Though Section 1002(9) follows the conventional practice of defining "person” in an all-inclusive way, embracing legal entities such as corporations as well as individuals, it remains an impermissible stretch to link those two definitions to put Ready Metal into the "beneficiary" category under the Trust Agreement. Apart from the strain that would impose on the English language, it should not be forgotten that a large part of the controversy here stems from the fact the Trust Agreement says nothing about any Trust funds being paid to Ready Metal under any contingency.
. Ready Metal’s brief memorandum does not rely on ERISA as a jurisdictional source at all.
. That is equally true of the cases UAW Mem. 9 cites for the proposition that Section 301 authorizes actions for declaratory relief — another irrelevancy, for in each instance the declaration sought by the plaintiff implicated a claimed violation of the contract at issue. Finally, the identical proposition vitiates the two cases cited by Ready Metal — they simply hold that a pension plan may qualify as a "contract” for Section 301 purposes, but in each case the defendant was charged with a violation of such a contract.

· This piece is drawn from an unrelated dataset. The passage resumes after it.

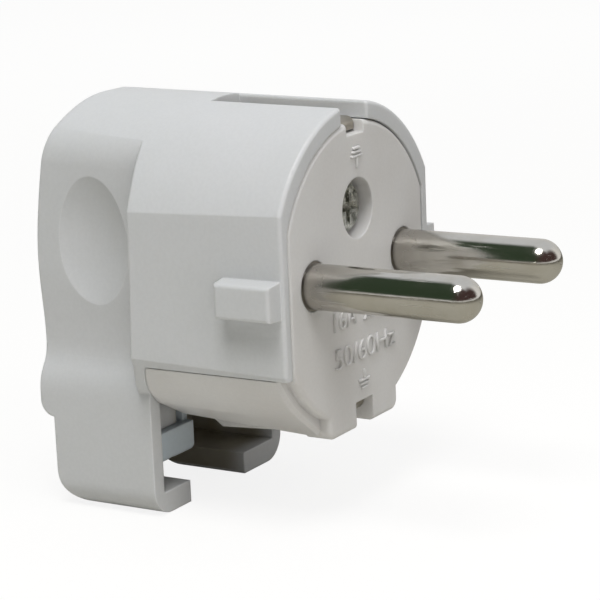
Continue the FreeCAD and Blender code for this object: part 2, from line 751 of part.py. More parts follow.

.Although Opinion at 341 plainly instructed the Clerk of this District Court to delay mailing the certified copy of the remand order until today, this Court has been advised that a clerical error resulted in the remand being implemented as soon as the Opinion was issued. If the litigants’ submissions had occasioned a reconsideration of the Opinion, it would have been necessary to confront the mechanics of recalling an improvidently-remanded case (a real variant on the old Section 1447(c) standard of improvidently removed cases). In light of the conclusion reached in this supplement, however, that question is moot.